Local officials said the files were lost when state workers moved them from the first to the second floor of a government building.

But the graduates say they believe officials stole the files and sold them to underachievers seeking new identities and better job prospects — a claim bolstered by a string of similar cases across China.

Today, Mr. Xue, who had hoped to work at a state-owned oil company, sells real estate door to door, a step up from past jobs passing out leaflets and serving drinks at an Internet cafe. Wang Yong, who aspired to be a teacher or a bank officer, works odd jobs. Wang Jindong, who had a shot at a job at a state chemical firm, is a construction day laborer, earning less than $10 a day.


“If you don’t have it, just forget it!” Wang Jindong, now 27, said of his file. “No matter how capable you are, they will not hire you. Their first reaction is that you are a crook.”

HAHHAHAHAAHA things get lost so easily when they were moved JUST ONE FLOOR UP IN THE SAME BUILDING.

At least, when faced with adversity and life's injustices, the Chinese take it in stride, and some of them even work as a day construction laborer. What about you worthless and good-for-nothing Singaporeanese even when NO government minsters or officials have ever even attempted to sell your identities and your academic records?

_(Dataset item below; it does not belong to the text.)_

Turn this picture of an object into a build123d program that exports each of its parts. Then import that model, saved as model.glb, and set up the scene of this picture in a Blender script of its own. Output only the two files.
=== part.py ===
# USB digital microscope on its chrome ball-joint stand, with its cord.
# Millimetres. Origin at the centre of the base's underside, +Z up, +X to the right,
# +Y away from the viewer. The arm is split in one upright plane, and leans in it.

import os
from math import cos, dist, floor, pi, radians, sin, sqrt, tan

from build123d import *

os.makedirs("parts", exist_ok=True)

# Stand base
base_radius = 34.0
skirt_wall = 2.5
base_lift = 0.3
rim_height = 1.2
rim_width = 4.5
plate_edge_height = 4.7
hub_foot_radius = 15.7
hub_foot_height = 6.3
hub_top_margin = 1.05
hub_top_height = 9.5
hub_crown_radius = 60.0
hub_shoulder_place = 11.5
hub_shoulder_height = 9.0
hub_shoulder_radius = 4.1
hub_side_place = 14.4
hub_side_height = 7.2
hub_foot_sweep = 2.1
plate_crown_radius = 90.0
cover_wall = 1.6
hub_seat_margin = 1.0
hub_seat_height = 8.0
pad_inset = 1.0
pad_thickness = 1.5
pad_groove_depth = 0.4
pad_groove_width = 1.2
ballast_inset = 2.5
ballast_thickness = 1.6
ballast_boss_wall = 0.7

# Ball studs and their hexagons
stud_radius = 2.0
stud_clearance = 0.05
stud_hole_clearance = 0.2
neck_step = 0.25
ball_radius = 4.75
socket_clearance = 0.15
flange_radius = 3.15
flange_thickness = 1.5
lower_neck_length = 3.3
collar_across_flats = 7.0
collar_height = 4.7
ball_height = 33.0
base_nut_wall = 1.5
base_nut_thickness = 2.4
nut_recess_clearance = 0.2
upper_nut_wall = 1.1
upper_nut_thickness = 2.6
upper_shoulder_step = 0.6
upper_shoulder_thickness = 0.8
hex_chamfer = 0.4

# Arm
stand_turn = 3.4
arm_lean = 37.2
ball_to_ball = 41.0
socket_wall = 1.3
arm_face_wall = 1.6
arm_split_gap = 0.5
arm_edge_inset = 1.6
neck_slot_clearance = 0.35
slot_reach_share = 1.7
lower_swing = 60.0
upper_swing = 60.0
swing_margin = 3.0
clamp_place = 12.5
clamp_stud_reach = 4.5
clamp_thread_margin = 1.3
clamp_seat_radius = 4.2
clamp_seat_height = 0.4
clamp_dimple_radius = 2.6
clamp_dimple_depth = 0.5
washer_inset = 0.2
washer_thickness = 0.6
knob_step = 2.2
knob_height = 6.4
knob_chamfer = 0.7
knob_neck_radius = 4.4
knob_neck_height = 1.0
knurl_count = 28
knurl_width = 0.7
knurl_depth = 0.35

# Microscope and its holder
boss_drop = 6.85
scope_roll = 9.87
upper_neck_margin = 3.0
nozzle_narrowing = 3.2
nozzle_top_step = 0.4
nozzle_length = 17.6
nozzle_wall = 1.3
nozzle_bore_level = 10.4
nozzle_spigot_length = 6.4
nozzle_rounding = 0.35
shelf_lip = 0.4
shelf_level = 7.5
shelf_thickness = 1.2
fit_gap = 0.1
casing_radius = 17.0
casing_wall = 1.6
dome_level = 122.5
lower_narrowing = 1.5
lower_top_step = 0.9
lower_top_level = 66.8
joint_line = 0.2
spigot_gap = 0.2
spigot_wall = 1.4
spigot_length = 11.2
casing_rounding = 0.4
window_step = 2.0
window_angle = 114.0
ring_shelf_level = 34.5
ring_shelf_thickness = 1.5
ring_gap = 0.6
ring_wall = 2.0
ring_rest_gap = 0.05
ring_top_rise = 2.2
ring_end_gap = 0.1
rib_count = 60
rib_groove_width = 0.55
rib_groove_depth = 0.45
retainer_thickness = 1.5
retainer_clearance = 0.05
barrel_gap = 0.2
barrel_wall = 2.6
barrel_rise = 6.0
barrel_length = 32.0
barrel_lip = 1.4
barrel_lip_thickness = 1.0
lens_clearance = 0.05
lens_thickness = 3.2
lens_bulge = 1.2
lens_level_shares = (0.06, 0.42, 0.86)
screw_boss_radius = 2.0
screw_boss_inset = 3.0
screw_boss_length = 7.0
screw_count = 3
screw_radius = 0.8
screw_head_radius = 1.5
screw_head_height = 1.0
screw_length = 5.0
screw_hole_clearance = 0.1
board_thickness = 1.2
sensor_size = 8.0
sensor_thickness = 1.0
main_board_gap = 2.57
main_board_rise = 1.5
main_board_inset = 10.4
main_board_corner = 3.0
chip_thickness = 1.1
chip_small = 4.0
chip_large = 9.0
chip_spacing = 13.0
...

You whine and sulk and bitch ALL DAY LONG on forums, that's what!!! :rolleyes::oIo:

 

GoFlyKiteNow

Alfrescian
Loyal
What has to got to do with legal system? More of a case of local corruption. The side of the coin are those that buy fake degrees trying to scam the system.

Do not understand the point of your post. Just take a look at most of the 3rd world nations and you see children born without birth certs (some countries have high infant mortality), NO education (at least in this case the guy got his education) so no need to worry about family losing any papers. Corruption is also common in 3rd world nations - the Marcos, the Suhartos, Zain, Gandhis, etc

Furthermore his plight was probably picked up by internet which is how NYT could have know.
I am surprised that if he completed his college education, he could easily get his professors to vouch that he did attend class (I am sure he had his graduation pictures, classmates) and as such he much have passed whatever college entrance examination. His university must have his grades.

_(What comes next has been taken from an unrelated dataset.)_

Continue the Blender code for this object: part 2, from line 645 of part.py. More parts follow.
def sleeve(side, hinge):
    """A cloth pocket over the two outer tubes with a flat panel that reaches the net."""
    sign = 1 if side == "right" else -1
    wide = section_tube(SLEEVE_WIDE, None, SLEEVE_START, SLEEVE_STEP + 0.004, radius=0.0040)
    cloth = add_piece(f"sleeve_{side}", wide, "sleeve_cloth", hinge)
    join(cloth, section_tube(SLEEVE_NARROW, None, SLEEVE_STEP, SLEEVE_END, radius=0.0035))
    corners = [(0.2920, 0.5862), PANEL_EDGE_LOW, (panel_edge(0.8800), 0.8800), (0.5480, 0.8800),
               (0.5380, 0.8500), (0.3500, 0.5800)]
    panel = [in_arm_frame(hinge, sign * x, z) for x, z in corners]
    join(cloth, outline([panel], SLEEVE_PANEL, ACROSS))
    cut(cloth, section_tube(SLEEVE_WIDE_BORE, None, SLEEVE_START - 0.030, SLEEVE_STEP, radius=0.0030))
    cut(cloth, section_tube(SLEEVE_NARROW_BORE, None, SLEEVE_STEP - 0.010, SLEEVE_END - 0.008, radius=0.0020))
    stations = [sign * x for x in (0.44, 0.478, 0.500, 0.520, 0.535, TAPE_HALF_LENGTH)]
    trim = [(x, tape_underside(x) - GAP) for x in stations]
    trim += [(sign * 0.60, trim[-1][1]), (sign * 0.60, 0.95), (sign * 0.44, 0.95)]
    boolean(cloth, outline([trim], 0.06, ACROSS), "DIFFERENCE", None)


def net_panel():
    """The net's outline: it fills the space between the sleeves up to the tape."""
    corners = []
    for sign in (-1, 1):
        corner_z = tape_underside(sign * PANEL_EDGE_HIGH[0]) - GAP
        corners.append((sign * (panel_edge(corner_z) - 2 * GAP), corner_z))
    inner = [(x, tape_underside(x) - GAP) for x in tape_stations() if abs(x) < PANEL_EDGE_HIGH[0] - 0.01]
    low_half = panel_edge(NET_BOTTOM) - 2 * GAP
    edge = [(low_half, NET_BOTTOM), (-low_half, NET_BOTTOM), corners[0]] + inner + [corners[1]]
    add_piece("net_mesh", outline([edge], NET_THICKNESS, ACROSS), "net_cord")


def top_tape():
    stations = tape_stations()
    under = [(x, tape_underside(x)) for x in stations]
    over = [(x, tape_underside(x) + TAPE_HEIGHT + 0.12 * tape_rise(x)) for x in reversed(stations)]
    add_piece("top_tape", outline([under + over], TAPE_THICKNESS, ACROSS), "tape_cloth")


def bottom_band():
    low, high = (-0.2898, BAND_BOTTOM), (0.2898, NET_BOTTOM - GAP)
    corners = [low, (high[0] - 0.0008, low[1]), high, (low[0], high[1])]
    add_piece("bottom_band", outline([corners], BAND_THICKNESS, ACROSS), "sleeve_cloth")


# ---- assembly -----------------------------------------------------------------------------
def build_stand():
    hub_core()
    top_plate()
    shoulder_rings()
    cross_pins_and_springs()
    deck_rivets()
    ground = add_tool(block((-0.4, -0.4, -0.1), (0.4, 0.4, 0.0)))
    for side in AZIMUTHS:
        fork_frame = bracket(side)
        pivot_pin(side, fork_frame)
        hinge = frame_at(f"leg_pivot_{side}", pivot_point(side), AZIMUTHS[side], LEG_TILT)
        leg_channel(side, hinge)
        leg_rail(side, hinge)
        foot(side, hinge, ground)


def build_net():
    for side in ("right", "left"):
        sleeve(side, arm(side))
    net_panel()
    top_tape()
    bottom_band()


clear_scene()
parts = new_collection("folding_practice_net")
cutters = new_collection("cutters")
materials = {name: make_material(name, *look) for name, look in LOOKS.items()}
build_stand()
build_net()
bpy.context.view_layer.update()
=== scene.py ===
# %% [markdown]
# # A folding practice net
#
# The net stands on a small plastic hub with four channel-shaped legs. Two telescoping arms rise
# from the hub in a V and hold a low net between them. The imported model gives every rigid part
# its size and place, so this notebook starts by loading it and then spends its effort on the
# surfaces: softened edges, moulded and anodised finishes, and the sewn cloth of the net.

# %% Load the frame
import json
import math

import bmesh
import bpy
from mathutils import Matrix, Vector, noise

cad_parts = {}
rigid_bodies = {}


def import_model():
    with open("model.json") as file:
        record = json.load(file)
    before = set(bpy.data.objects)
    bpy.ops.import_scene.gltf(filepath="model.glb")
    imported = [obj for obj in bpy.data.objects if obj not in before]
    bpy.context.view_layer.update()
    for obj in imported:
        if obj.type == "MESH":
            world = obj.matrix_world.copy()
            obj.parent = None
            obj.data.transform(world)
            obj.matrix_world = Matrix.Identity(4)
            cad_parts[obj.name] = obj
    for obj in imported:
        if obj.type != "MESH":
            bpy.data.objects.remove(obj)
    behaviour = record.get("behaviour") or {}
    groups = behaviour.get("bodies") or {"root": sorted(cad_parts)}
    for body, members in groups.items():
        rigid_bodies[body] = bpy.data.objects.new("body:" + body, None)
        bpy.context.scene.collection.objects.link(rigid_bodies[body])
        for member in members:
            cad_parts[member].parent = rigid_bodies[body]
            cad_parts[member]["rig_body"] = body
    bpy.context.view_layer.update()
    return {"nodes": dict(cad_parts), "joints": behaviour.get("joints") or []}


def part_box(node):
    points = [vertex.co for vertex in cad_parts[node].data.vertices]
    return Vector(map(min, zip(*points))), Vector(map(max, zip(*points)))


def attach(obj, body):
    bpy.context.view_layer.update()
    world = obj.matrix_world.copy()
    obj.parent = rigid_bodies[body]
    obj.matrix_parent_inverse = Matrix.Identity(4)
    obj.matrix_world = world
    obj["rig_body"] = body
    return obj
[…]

Anyway smells really fishy. Finally this is China where the state has tight control. So the person that bought the "paperwork" could easily be found and brought to justice.

It has all to do with the legal system. It is subservient to the state and not independent. As both the instances posted..be it Epoch Times or NYT.
The intrinsic point is underlined. When it comes to the law, the state and its apparatus takes priority in the courts there in China. There are literally 1000s of such cases happening every month.

Obama did not make such statement exactly as you have posted. In fact Obama made a speech of accommodation in keeping as a host....as when he said that Iran is a major power and important nation. And so is Turkey, Japan, Israel, ..according to Obama.

About the rivers in India...being controlled from China. Are you kidding or you have got the facts all wrong.?

Anyway these are off topic matters wrf to this post, which is actually a news item. A true one in fact.

It was meant to highlight a glaring point of a judge calling a rape as a temporary one. Because two state policemen were involved and the power of the state is emphasized over law and justice by such judgments.

Anyway, to have a clear debate, devoid of distraction and irrelevance, it is always prudent to not go off topic or even deviate from the issue that is being highlighted. Stick to the central point. Thanks.